どちらを選ぶかは、家族状況や何を求めているかで決めるべきです。

たとえば、本人の所有している不動産の建て替えや不動産を担保に借入をすることなどを検討している場合は、より自由に財産管理ができる家族信託が望ましいケースと言えます。

他に考えられるケースは、子どもが両親の遠方に住んでいるため、身上監護ができない状況も考えられます。

そのようなケースでは任意後見を選択して、両親が住む地域の後見人に各種手続きを任せた方がスムーズでしょう。

また、家族信託と任意後見の2つを組み合わせて、併用することもできます。

柔軟な財産管理を家族信託で行い、身上監護は任意後見で補うなどすれば、それぞれのデメリットを補うことができます。

どのような選択をするべきか判断に迷ったら、家族信託と任意後見の違いを検討して、より自身の家族状況に合った方を選びましょう。

まとめ

今回は、家族信託と任意後見の違いと、それぞれに向いているケースについて解説しました。

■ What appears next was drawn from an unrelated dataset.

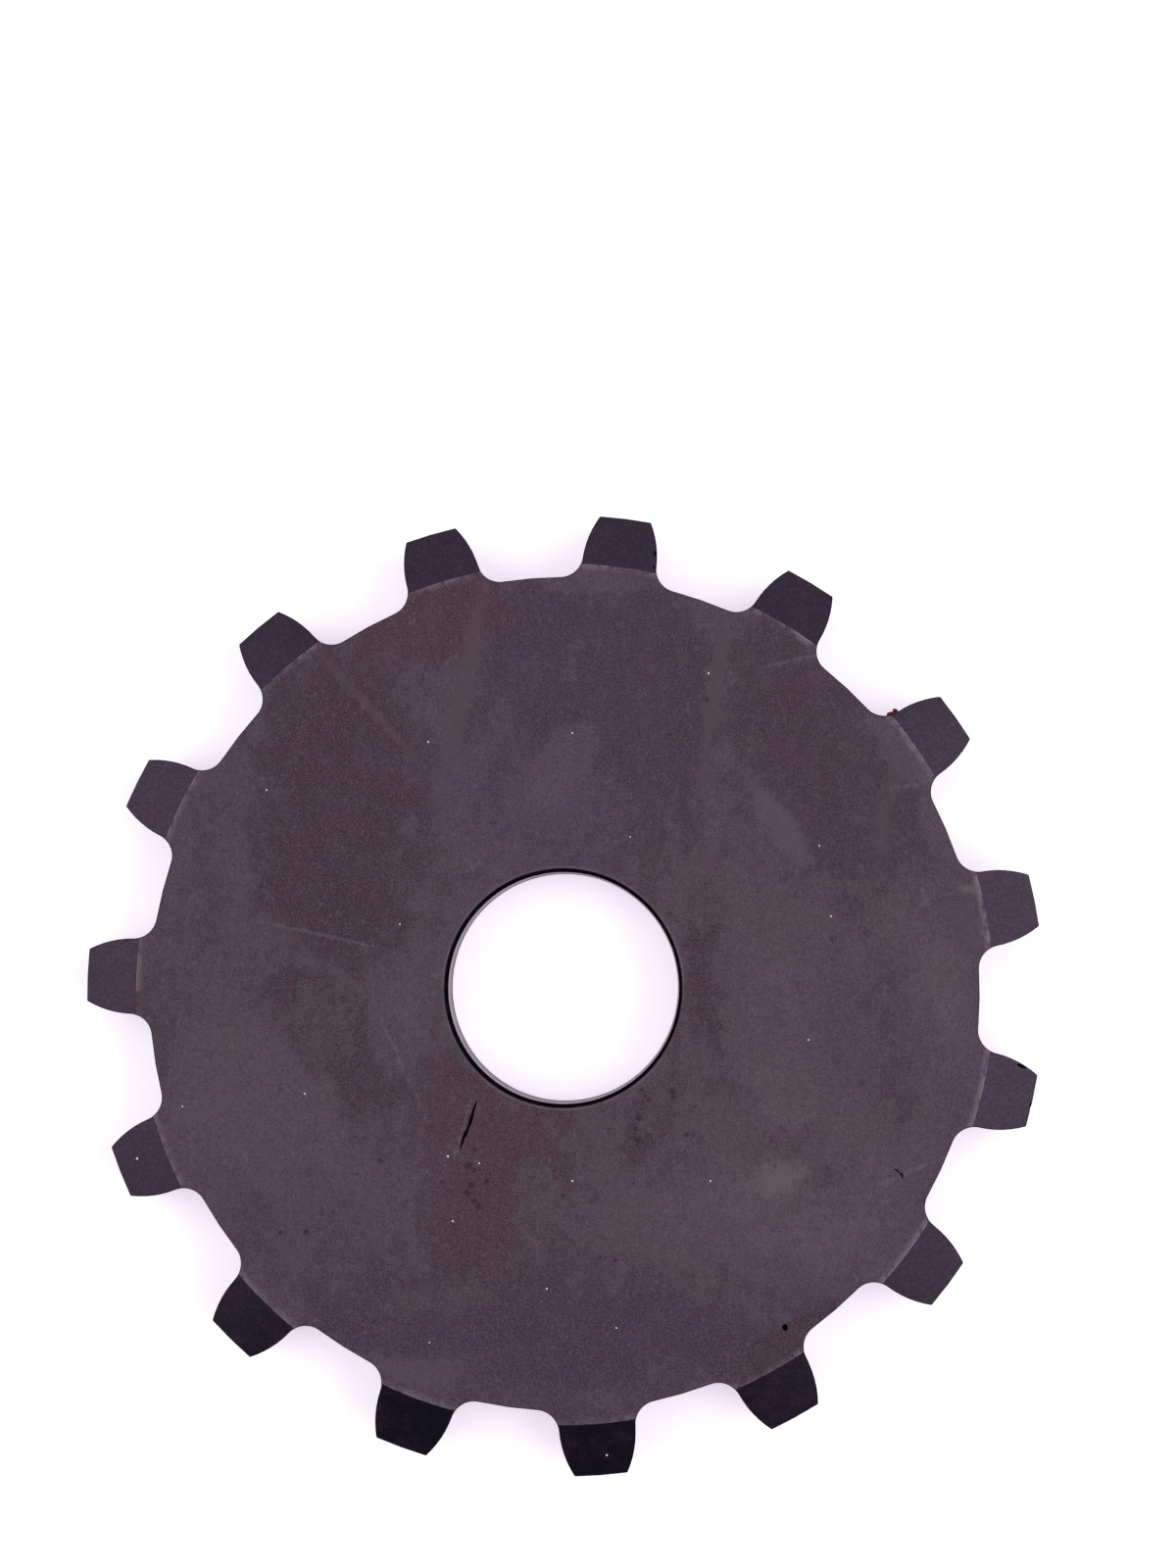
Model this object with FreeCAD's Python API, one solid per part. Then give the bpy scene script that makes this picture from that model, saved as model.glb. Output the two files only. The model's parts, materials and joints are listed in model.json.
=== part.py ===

家族信託と任意後見には、財産管理を始めるタイミングや自由度に違いがあり、身上監護権と裁判所の監督の有無という点も異なります。

実際に認知症対策をするときは、家族の状況と目的を照らし合わせてどちらを選ぶか決めなければいけません。

判断に迷う場合は、一度司法書士へ相談することを検討してみてください。